WORK TO COMPLETE: Quote the entries that follow exactly, leaving none out.

GIVEN DATA:
=====
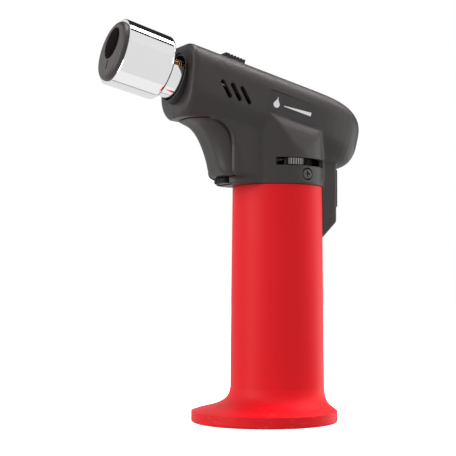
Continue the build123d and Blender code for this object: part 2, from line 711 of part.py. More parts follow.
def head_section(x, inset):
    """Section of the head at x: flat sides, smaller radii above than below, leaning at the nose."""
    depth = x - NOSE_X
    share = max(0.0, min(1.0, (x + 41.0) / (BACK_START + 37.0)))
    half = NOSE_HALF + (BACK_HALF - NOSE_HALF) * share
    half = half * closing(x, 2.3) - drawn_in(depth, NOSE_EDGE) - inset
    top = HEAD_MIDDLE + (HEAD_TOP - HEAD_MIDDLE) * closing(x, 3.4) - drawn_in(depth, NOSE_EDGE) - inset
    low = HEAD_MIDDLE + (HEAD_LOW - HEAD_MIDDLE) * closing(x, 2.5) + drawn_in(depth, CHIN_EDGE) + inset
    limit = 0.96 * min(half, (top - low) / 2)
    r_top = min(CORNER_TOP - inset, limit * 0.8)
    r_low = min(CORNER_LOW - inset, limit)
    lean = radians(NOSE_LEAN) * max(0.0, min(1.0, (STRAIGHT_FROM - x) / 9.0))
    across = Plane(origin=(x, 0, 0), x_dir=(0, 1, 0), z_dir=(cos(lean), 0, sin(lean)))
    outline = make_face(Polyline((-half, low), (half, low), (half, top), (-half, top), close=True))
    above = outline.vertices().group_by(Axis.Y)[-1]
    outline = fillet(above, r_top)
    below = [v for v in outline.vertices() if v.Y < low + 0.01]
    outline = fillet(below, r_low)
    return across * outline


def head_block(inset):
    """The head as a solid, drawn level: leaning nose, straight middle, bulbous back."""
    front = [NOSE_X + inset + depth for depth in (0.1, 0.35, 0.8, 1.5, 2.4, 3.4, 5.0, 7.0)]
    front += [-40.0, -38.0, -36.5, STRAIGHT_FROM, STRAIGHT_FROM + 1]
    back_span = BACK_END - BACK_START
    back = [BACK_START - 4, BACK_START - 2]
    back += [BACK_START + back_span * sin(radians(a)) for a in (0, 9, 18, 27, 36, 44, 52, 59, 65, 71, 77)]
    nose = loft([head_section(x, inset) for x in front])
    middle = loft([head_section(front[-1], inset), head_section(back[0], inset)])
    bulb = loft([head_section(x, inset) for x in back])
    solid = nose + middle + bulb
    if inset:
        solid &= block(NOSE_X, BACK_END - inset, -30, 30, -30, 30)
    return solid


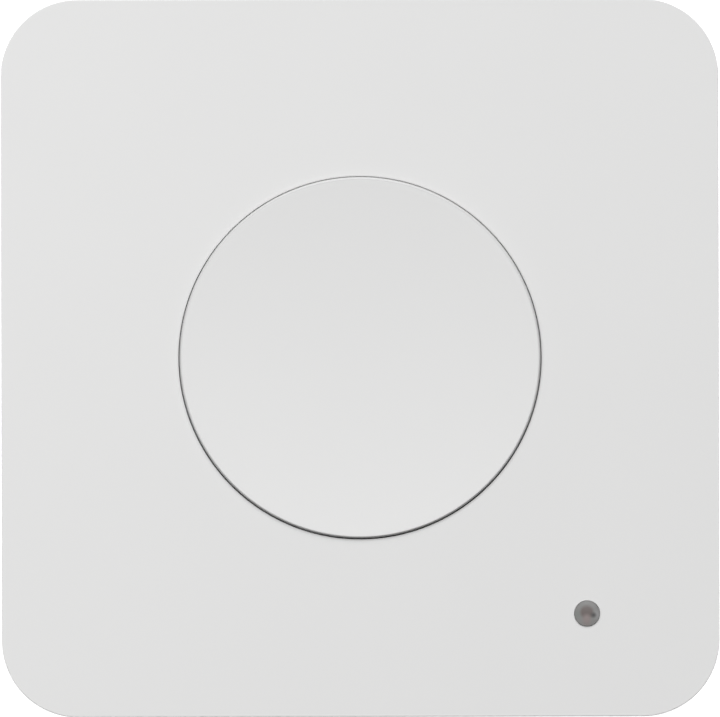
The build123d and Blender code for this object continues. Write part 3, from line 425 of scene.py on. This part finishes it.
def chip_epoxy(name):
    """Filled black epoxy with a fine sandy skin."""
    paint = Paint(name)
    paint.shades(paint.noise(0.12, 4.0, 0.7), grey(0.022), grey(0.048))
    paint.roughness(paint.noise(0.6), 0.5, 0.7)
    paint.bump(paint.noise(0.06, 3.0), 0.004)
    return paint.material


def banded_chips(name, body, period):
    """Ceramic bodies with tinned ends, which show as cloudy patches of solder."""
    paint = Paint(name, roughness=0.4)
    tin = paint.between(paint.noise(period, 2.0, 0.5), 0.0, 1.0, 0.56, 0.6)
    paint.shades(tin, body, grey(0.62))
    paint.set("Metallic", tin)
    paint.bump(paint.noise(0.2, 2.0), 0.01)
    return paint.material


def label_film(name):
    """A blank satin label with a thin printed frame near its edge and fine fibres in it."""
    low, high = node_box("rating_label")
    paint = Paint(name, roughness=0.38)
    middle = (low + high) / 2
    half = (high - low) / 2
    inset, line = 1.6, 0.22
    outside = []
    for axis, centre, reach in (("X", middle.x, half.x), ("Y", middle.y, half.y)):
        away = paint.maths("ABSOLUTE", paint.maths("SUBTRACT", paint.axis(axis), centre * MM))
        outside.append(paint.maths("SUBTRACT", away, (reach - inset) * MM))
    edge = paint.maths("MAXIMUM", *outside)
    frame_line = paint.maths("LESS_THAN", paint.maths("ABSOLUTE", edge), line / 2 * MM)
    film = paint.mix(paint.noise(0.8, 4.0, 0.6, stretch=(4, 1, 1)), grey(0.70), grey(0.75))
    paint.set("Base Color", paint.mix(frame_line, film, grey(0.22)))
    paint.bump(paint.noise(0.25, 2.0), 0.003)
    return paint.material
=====
WRITTEN REPLY:
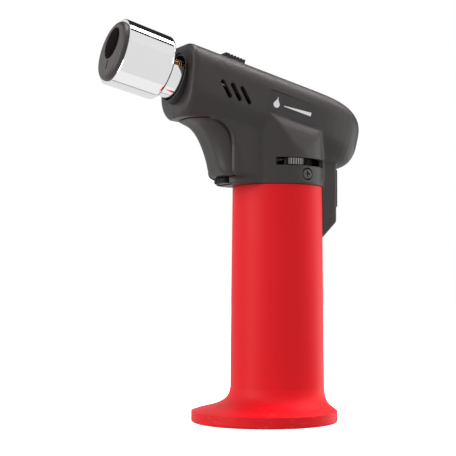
Continue the build123d and Blender code for this object: part 2, from line 711 of part.py. More parts follow.
def head_section(x, inset):
    """Section of the head at x: flat sides, smaller radii above than below, leaning at the nose."""
    depth = x - NOSE_X
    share = max(0.0, min(1.0, (x + 41.0) / (BACK_START + 37.0)))
    half = NOSE_HALF + (BACK_HALF - NOSE_HALF) * share
    half = half * closing(x, 2.3) - drawn_in(depth, NOSE_EDGE) - inset
    top = HEAD_MIDDLE + (HEAD_TOP - HEAD_MIDDLE) * closing(x, 3.4) - drawn_in(depth, NOSE_EDGE) - inset
    low = HEAD_MIDDLE + (HEAD_LOW - HEAD_MIDDLE) * closing(x, 2.5) + drawn_in(depth, CHIN_EDGE) + inset
    limit = 0.96 * min(half, (top - low) / 2)
    r_top = min(CORNER_TOP - inset, limit * 0.8)
    r_low = min(CORNER_LOW - inset, limit)
    lean = radians(NOSE_LEAN) * max(0.0, min(1.0, (STRAIGHT_FROM - x) / 9.0))
    across = Plane(origin=(x, 0, 0), x_dir=(0, 1, 0), z_dir=(cos(lean), 0, sin(lean)))
    outline = make_face(Polyline((-half, low), (half, low), (half, top), (-half, top), close=True))
    above = outline.vertices().group_by(Axis.Y)[-1]
    outline = fillet(above, r_top)
    below = [v for v in outline.vertices() if v.Y < low + 0.01]
    outline = fillet(below, r_low)
    return across * outline


def head_block(inset):
    """The head as a solid, drawn level: leaning nose, straight middle, bulbous back."""
    front = [NOSE_X + inset + depth for depth in (0.1, 0.35, 0.8, 1.5, 2.4, 3.4, 5.0, 7.0)]
    front += [-40.0, -38.0, -36.5, STRAIGHT_FROM, STRAIGHT_FROM + 1]
    back_span = BACK_END - BACK_START
    back = [BACK_START - 4, BACK_START - 2]
    back += [BACK_START + back_span * sin(radians(a)) for a in (0, 9, 18, 27, 36, 44, 52, 59, 65, 71, 77)]
    nose = loft([head_section(x, inset) for x in front])
    middle = loft([head_section(front[-1], inset), head_section(back[0], inset)])
    bulb = loft([head_section(x, inset) for x in back])
    solid = nose + middle + bulb
    if inset:
        solid &= block(NOSE_X, BACK_END - inset, -30, 30, -30, 30)
    return solid


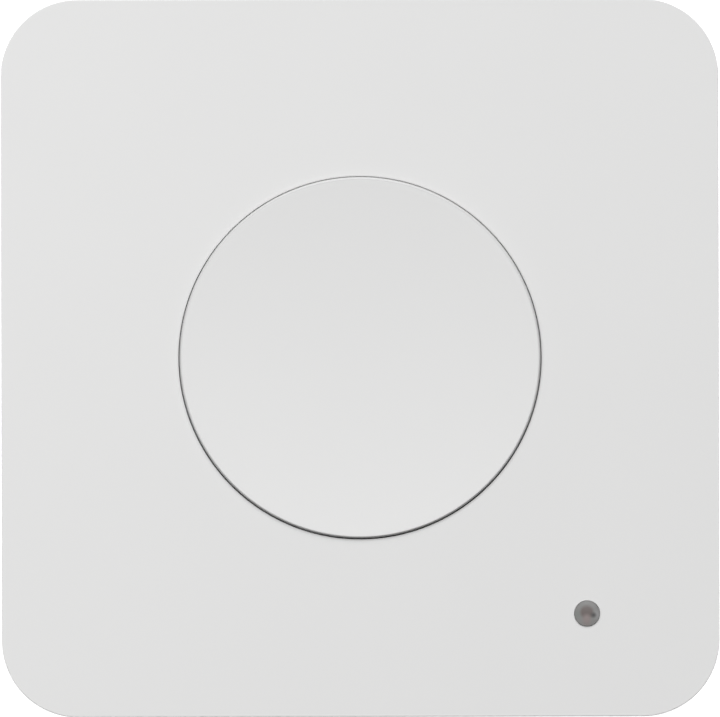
The build123d and Blender code for this object continues. Write part 3, from line 425 of scene.py on. This part finishes it.
def chip_epoxy(name):
    """Filled black epoxy with a fine sandy skin."""
    paint = Paint(name)
    paint.shades(paint.noise(0.12, 4.0, 0.7), grey(0.022), grey(0.048))
    paint.roughness(paint.noise(0.6), 0.5, 0.7)
    paint.bump(paint.noise(0.06, 3.0), 0.004)
    return paint.material


def banded_chips(name, body, period):
    """Ceramic bodies with tinned ends, which show as cloudy patches of solder."""
    paint = Paint(name, roughness=0.4)
    tin = paint.between(paint.noise(period, 2.0, 0.5), 0.0, 1.0, 0.56, 0.6)
    paint.shades(tin, body, grey(0.62))
    paint.set("Metallic", tin)
    paint.bump(paint.noise(0.2, 2.0), 0.01)
    return paint.material


def label_film(name):
    """A blank satin label with a thin printed frame near its edge and fine fibres in it."""
    low, high = node_box("rating_label")
    paint = Paint(name, roughness=0.38)
    middle = (low + high) / 2
    half = (high - low) / 2
    inset, line = 1.6, 0.22
    outside = []
    for axis, centre, reach in (("X", middle.x, half.x), ("Y", middle.y, half.y)):
        away = paint.maths("ABSOLUTE", paint.maths("SUBTRACT", paint.axis(axis), centre * MM))
        outside.append(paint.maths("SUBTRACT", away, (reach - inset) * MM))
    edge = paint.maths("MAXIMUM", *outside)
    frame_line = paint.maths("LESS_THAN", paint.maths("ABSOLUTE", edge), line / 2 * MM)
    film = paint.mix(paint.noise(0.8, 4.0, 0.6, stretch=(4, 1, 1)), grey(0.70), grey(0.75))
    paint.set("Base Color", paint.mix(frame_line, film, grey(0.22)))
    paint.bump(paint.noise(0.25, 2.0), 0.003)
    return paint.material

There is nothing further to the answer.